The two officers immediately pat-searched Pierson and Jivens. One felt a coin-roll in Pierson's right jacket pocket. The other officer felt two coin-rolls in Jivens' pants pocket, along with a large wad in the other pocket that Jivens told him was "a bunch of lottery tickets." The two men were handcuffed, and the officers completed the pat-search, finding a bent screwdriver and a black stocking cap. The lottery tickets were in an envelope and had receipts stapled to them.

Pierson and Jivens were placed in squad cars, and the officer who had viewed the store videotape was summoned. The men were later formally placed under arrest.

The trial court denied Pierson's motion to suppress the evidence seized as the fruit of an illegal stop or arrest. The court concluded that the information available to the officers at the point they handcuffed the two men provided probable cause to arrest. The court also concluded that the officers were justified during the pat-searches in feeling the coin-rolls to determine that is what they were.


In reviewing a trial court's pretrial suppression order on undisputed facts, this court determines independently as a matter of law whether the evidence must be suppressed. State v. Othoudt, 482 N.W.2d 218, 221 (Minn. 1992).

Pierson argues that he was under arrest, for Fourth Amendment purposes, when he was handcuffed in the midst of the pat-search, before being placed in the squad car. Because we conclude that police had probable cause to arrest at that point, we assume for purposes of this opinion that Pierson's analysis as to the point of arrest is correct. See generally State v. Blacksten, 507 N.W.2d 842, 846 (Minn. 1993) (person is under arrest, for Fourth Amendment purposes, when a reasonable person under the circumstances would not have believed he was free to leave).

Probable cause to arrest exists if the objective facts and circumstances are such that a person of ordinary care and prudence would entertain a strong and honest suspicion that the defendant has committed a crime. State v. Johnson, 314 N.W.2d 229, 230 (Minn. 1982). Here, the officers noted that Pierson and Jivens were acting nervous and were wary of police, and that some of their clothing matched the description of clothing worn by the Tom Thumb robbers. They then discovered both men to be in possession of coin-rolls, and Jivens to be in possession of what he admitted were lottery tickets.

As Pierson argues, the description of the Tom Thumb robbers was vague, and he and Jivens did not match it in important respects. But possession of coin-rolls and, especially, a large wad of lottery tickets is very suspicious. A large wad of lottery tickets is not something that a person would generally acquire in an innocent manner.

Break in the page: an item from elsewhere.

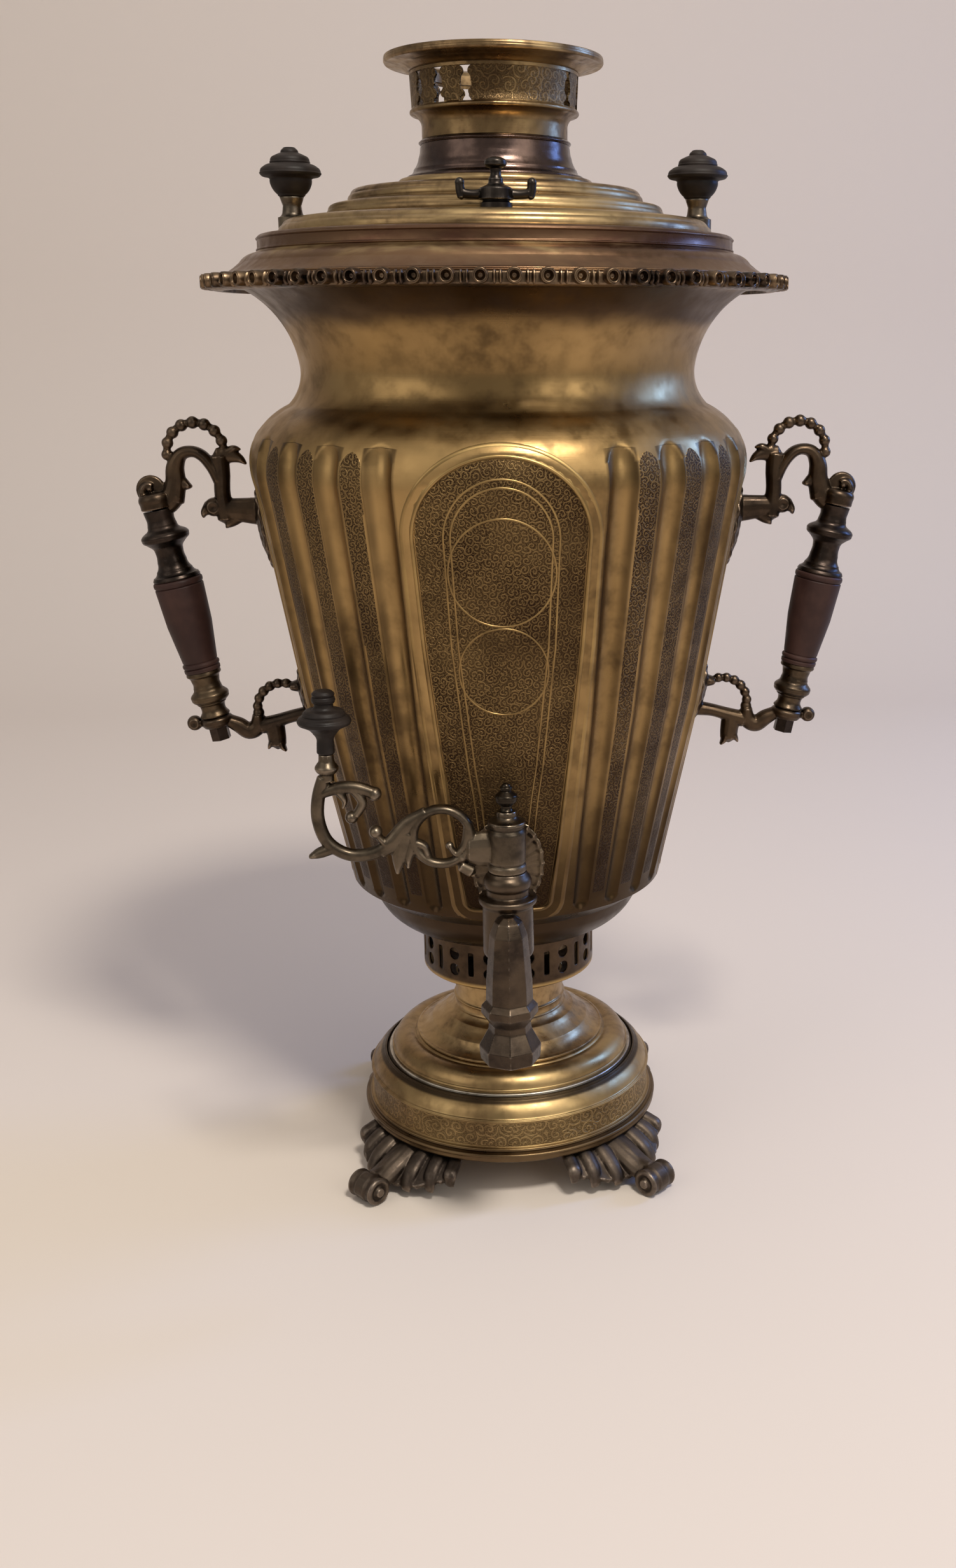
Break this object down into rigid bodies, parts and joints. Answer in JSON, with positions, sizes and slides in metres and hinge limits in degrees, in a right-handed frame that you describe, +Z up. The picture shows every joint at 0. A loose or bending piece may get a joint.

When these facts are combined with the suspicious actions of the two men and the partial match with the description of the Tom Thumb robbers, it is evident that probable cause existed.

It does not appear that the two arresting officers knew that coin-rolls and lottery tickets had been taken in the Tom Thumb robbery. But the items stolen had been reported to police, and, under the "collective knowledge" approach, the question is whether the pooled knowledge of the entire police department establishes probable cause. State v. Eling, 355 N.W.2d 286, 290 (Minn. 1984); State v. Conaway, 319 N.W.2d 35, 40 (Minn. 1982). The arresting officers can be credited with the knowledge of other officers concerning the proceeds of the Tom Thumb robbery, even though they personally acquired it at a later time. Moreover, the two officers did not need probable cause to believe that Pierson and Jivens were the Tom Thumb robbers, as long as they had probable cause to believe they had committed some crime. The officers' knowledge of the Tom Thumb robbery at least confirmed that there was a recent robbery of a store that would have had coin-rolls and sold lottery tickets.

Pierson has filed a pro se brief challenging the stop as well as the arrest. He raises the additional claim that the stop was illegal and that the coin-rolls were manipulated during the pat-search, in violation of Minnesota v. Dickerson, 508 U.S. 366, 113 S. Ct. 2130 (1993). The stop, however, was adequately supported by the furtive and suspicious actions of the suspects and by their partial similarity to the Tom Thumb robbers. Police may not manipulate an object during a pat-search to determine whether it is contraband. Id. at 378-79, 113 S. Ct. at 2138-39. But a coin-roll is a distinctive, easily identified object, and one of the officers testified he had worked in a convenience store. Jivens himself identified the wad in his pocket as lottery tickets. The record does not support Pierson's argument that these objects were manipulated in violation of Dickerson.